We have also wondered whether the whole area on which the town of Khajuraho now spreads was a large and reedy lake. Temples could then have been on little islands rising out of this marsh. The water provided all the protection the shrines needed. Walls would have been quite superfluous. This would also account for the fact that virtually no secular monuments have been unearthed in this area, which gives the lie to the theory that this was once the capital of the great Chandella kingdom. It was a revered temple town, and nothing more.


As convincing as our theory seems to us, it is still only speculation. In contrast, there is no doubt about the fact that the Chandellas were prosperous. An affluent lifestyle with an emphasis on well-being and material enjoyment could also explain the explicit carvings on the walls of the temples. Horses prance in battle; armed warriors march in grim and serried ranks to distant fields of war; kings sit enthroned surrounded by their ministers; ascetics pray; and dancers swirl in frenzy, their bodies caught in freeze-frames of movement. The sculptors peer into the boudoir and bedroom. Women are caught gazing at themselves in mirrors, draping saris, writing love letters. Nothing remains secret. No act of affection, love, passion escapes the sharp eyes and chisels of those ancient sculptors. Here, on stone, a whole sophisticated civilisation is laid bare as if hidden cameras had caught it all. It is an unblushing visual analysis of an entire age.


As the Chandela’s power and self- confidence burgeoned, so did their sculpted monuments. And their loftiest, most elaborate and grandest monument is the 30.5 meter high Kendaraya Mahadeva dating 1025-50 to the reign of the great Vidyadhara. This temple places Lord Shiva visually in the towering peaks of the Himalayas. Another remarkable feature of the carvings on this temple is that the women depicted here are slimmer, more sophisticated than those carved on the other shrines.
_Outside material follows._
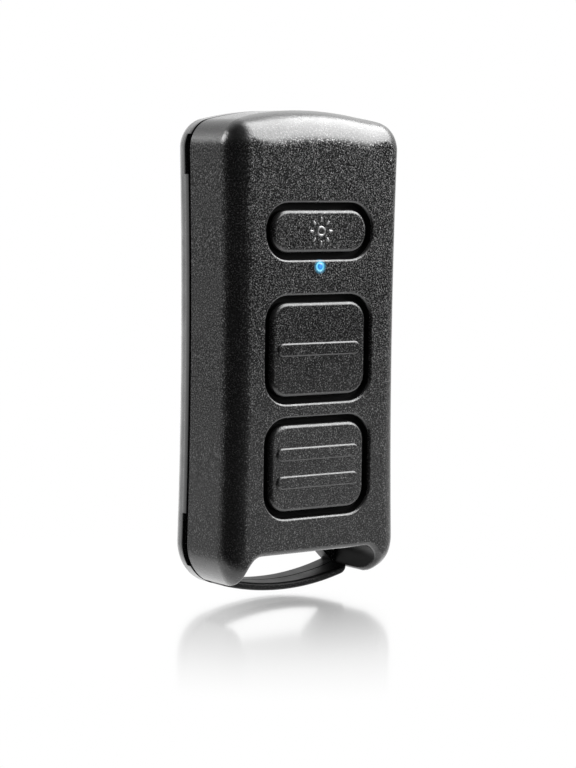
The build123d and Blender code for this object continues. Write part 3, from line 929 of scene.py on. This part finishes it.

Most of the carvings show scenes from everyday life between 940 and the first half of the twelfth century. In European terms they lived in the period which produced the beautiful but stiff and formal Bayeux tapestry and two-dimensional Byzantine art. And yet these Indian carvings of that perion are so life-like, so fluid and real and relevant to us that we titter and smirk when we see them caught in acts which make us feel like Peeping Toms. Our occasional embarass-ment is the hallmark of the timeless magic of Khajuraho.


Sunset is the time to visit two temples of the ‘southern group’: the Duladeo and Chaturbhuja. The Duladeo is, according to the Archaeological Survey of India: “the latest temple of Khajuraho”. Though at first glance the carvings on this Shiva temple seemed to be as good as in any temple of the ‘western group’, a closer examination revealed that the skills of the artisans had declined when work started in this temple. There is a certain careless fluidity about these figures as well as a lack of depth.


The figures in the Chaturbhuja too re veal a subtle change in the attitudes of the people of Khajuraho. The temple stands looking out over the ancient fields, unadorned by any sculptures of lissom, loving couples. By AD 110, the joyous, uninhibited period of Khajuraho had given way to a more paternalistic, austere age. Chaturbhuja’s so-called Dakshinamurti, the southern facing image, faces west. A local guide told us that this single image held the crown of Shiva, the face of Buddha, the body of Vishnu and the stance of Krishna. If this is true, then this serene idol integrates many faiths.


Though most of the temples of Khajuraho are dedicated to Hindu gods and goddesses, there are three temples in the ‘eastern group’ which belong to the Jaina faith. Here, clearly, the followers of this non-theistic faith seem to have been influenced by the Hindu temples. The Parsvanatha temple, for example, resembles the Lakshmana temple in many ways. It has a predominance of Vaishnava themes normally associated with the Preserver of the Hindu Trinity. There are Parasurama, Balarama with Revati and a group of Rama, Sita and Hanuman.


For a while, the creators of the Jaina temples had tried to capture the vitality of the Hindu shrines but the exhilarating era of the great Chandelas had ended. Mediocrity and oblivion lay ahead. But if you plan your trip around the first half of March, you will become a part of a recreation of that era in the evenings. During the day, you could take a trip to the grotto where the Pandav Falls descend and an old mendicant lives, tending little forest shrines. Alternatively, travel 21 kilometres out of town to see Raneh Falls. The first view is from a sort of gazebo built on a knoll. And the view is dramatic. We looked down a mass, a single mass of cracked and weathered rock. The rock had been carved into a number of channels. The green river gushed through these in spray-spouting waterfalls, in rapids and into green pools deceptively still as sheets of jade. And then, it tumbled down in roaring, foaming, white. But the main falls were still obscured.


We climbed back into our car and drove for a short distance. From here, we picked our way down a well-maintained cement path and tastefully landscaped slopes though, happily, much of it had been left to the natural wilderness. At the end of the path was a railed terrace. Now we saw the falls.


The Ken river rushed through a gorge of dusty-red sandstone with huge intrusions of black granite. It was as if cracked ice had become red and black and petrified. There were no loose boulders, no scree, not even water-rounded rocks. It was either the river roaring down for 30 metres; or gleaming green stretches of seemingly still pools; or muscled eddies streaked with white foam.


The nights, however, must be reserved for the Khajuraho Classical Dance Festival: the most prestigious in India. The very best artistes in the country perform against the backdrop of the floodlit temples. And in the parallel Folk Dance Festival, teams from all over India stage their varied art forms in a revival and cross-fertilisation of cultural strains that is the essence of the living mosaic of this land.


The audiences in this parallel festival stamp and cheer and uninhibitedly applaud the dances they like.


That is exactly what their ancestors must have done when the Chandellas ruled the heart of old India.